● Data block

*****

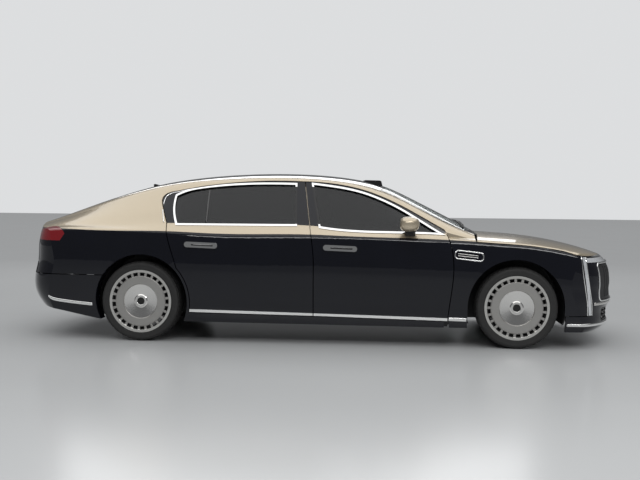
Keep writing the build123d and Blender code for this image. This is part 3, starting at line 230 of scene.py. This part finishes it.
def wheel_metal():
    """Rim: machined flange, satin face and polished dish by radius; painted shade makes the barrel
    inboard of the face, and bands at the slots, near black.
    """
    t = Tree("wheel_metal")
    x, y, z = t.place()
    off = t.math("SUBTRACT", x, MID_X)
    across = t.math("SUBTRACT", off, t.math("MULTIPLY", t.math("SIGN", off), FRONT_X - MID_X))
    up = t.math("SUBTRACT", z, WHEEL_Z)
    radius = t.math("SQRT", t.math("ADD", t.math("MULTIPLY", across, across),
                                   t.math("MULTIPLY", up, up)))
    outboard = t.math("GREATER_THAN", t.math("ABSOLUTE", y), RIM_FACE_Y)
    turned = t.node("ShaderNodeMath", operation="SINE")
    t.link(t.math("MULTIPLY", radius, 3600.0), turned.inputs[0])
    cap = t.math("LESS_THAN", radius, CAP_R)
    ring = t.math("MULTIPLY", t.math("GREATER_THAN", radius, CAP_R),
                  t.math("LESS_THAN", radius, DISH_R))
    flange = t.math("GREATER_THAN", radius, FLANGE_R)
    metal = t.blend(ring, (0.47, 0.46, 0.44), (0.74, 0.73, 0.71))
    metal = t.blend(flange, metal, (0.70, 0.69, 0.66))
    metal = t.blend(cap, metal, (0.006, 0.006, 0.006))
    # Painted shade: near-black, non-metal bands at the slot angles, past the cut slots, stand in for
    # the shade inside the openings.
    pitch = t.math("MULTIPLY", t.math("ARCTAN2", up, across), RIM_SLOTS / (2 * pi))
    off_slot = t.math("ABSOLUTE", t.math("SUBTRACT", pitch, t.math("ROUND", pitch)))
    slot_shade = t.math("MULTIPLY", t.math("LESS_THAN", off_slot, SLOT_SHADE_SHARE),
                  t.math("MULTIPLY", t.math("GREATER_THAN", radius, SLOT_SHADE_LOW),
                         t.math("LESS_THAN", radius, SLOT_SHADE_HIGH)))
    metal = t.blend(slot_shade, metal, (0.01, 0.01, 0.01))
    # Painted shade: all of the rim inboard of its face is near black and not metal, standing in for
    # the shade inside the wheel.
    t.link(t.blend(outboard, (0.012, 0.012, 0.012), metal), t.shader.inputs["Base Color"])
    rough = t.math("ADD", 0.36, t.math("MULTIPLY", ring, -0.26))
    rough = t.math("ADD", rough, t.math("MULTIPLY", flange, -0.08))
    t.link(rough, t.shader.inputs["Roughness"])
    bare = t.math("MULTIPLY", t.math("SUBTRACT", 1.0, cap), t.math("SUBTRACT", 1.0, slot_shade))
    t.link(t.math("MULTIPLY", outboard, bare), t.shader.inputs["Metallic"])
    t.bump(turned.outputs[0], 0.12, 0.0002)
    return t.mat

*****

● Problem details
Extract all the material, leaving every line as it is.

● Result of this task
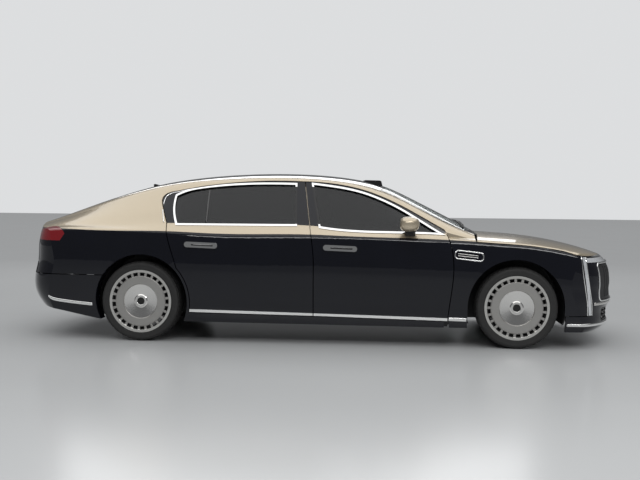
Keep writing the build123d and Blender code for this image. This is part 3, starting at line 230 of scene.py. This part finishes it.
def wheel_metal():
    """Rim: machined flange, satin face and polished dish by radius; painted shade makes the barrel
    inboard of the face, and bands at the slots, near black.
    """
    t = Tree("wheel_metal")
    x, y, z = t.place()
    off = t.math("SUBTRACT", x, MID_X)
    across = t.math("SUBTRACT", off, t.math("MULTIPLY", t.math("SIGN", off), FRONT_X - MID_X))
    up = t.math("SUBTRACT", z, WHEEL_Z)
    radius = t.math("SQRT", t.math("ADD", t.math("MULTIPLY", across, across),
                                   t.math("MULTIPLY", up, up)))
    outboard = t.math("GREATER_THAN", t.math("ABSOLUTE", y), RIM_FACE_Y)
    turned = t.node("ShaderNodeMath", operation="SINE")
    t.link(t.math("MULTIPLY", radius, 3600.0), turned.inputs[0])
    cap = t.math("LESS_THAN", radius, CAP_R)
    ring = t.math("MULTIPLY", t.math("GREATER_THAN", radius, CAP_R),
                  t.math("LESS_THAN", radius, DISH_R))
    flange = t.math("GREATER_THAN", radius, FLANGE_R)
    metal = t.blend(ring, (0.47, 0.46, 0.44), (0.74, 0.73, 0.71))
    metal = t.blend(flange, metal, (0.70, 0.69, 0.66))
    metal = t.blend(cap, metal, (0.006, 0.006, 0.006))
    # Painted shade: near-black, non-metal bands at the slot angles, past the cut slots, stand in for
    # the shade inside the openings.
    pitch = t.math("MULTIPLY", t.math("ARCTAN2", up, across), RIM_SLOTS / (2 * pi))
    off_slot = t.math("ABSOLUTE", t.math("SUBTRACT", pitch, t.math("ROUND", pitch)))
    slot_shade = t.math("MULTIPLY", t.math("LESS_THAN", off_slot, SLOT_SHADE_SHARE),
                  t.math("MULTIPLY", t.math("GREATER_THAN", radius, SLOT_SHADE_LOW),
                         t.math("LESS_THAN", radius, SLOT_SHADE_HIGH)))
    metal = t.blend(slot_shade, metal, (0.01, 0.01, 0.01))
    # Painted shade: all of the rim inboard of its face is near black and not metal, standing in for
    # the shade inside the wheel.
    t.link(t.blend(outboard, (0.012, 0.012, 0.012), metal), t.shader.inputs["Base Color"])
    rough = t.math("ADD", 0.36, t.math("MULTIPLY", ring, -0.26))
    rough = t.math("ADD", rough, t.math("MULTIPLY", flange, -0.08))
    t.link(rough, t.shader.inputs["Roughness"])
    bare = t.math("MULTIPLY", t.math("SUBTRACT", 1.0, cap), t.math("SUBTRACT", 1.0, slot_shade))
    t.link(t.math("MULTIPLY", outboard, bare), t.shader.inputs["Metallic"])
    t.bump(turned.outputs[0], 0.12, 0.0002)
    return t.mat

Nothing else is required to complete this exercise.